At 31 March 2013, ARM had 2,461 full-time employees, a net increase of 69 since the start of the year, being mainly engineers joining ARM’s processor R&D teams. At the end of Q1, the group had 1,028 employees based in the UK, 604 in the US, 296 in Continental Europe, 351 in India and 182 in the Asia Pacific region.
Principal risks and uncertainties
The principal risks and opportunities faced by the Group are included within the “Risks and risk management” section of the 2012 Annual Report and Accounts filed with Companies House in the UK. Details of other risks and uncertainties faced by the Group are noted within the Annual Report on Form 20-F for the year ended 31 December 2012 which is on file with the Securities and Exchange Commission (the “SEC”) and is available on the SEC’s website at www.sec.gov.

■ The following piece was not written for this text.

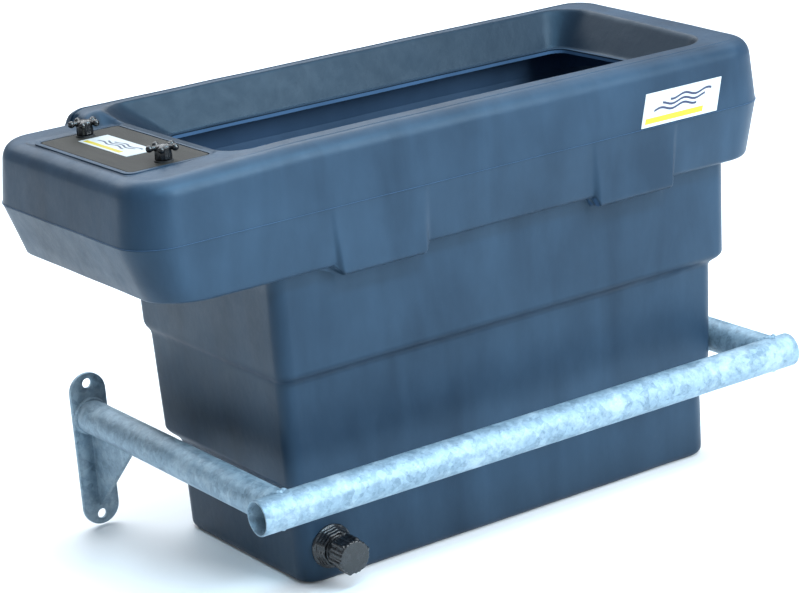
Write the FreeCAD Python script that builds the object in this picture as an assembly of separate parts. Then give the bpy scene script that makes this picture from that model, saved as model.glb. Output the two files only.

There have been no changes to these risks that would materially impact the group in the foreseeable future. These include but are not limited to: ARM's quarterly results may fluctuate significantly and be unpredictable which could adversely affect the market price of ARM ordinary shares; general economic conditions may reduce ARM's revenues and harm its business; we depend largely on a small number of customers and products; failure by ARM to achieve the performance under a license or failure of a customer to make an obligated milestone payment could materially impact our revenues; we operate in an intensely competitive industry and our customers may choose to use their own or competing technology; ARM has grown its operations significantly over recent years and ARM’s business could be adversely impacted if these changes are not managed successfully; ARM may have to protect its intellectual property or defend the technology against claims that we have infringed others’ proprietary rights; and an infringement claim against ARM’s technology may result in a significant damages award which would adversely impact ARM’s operating results.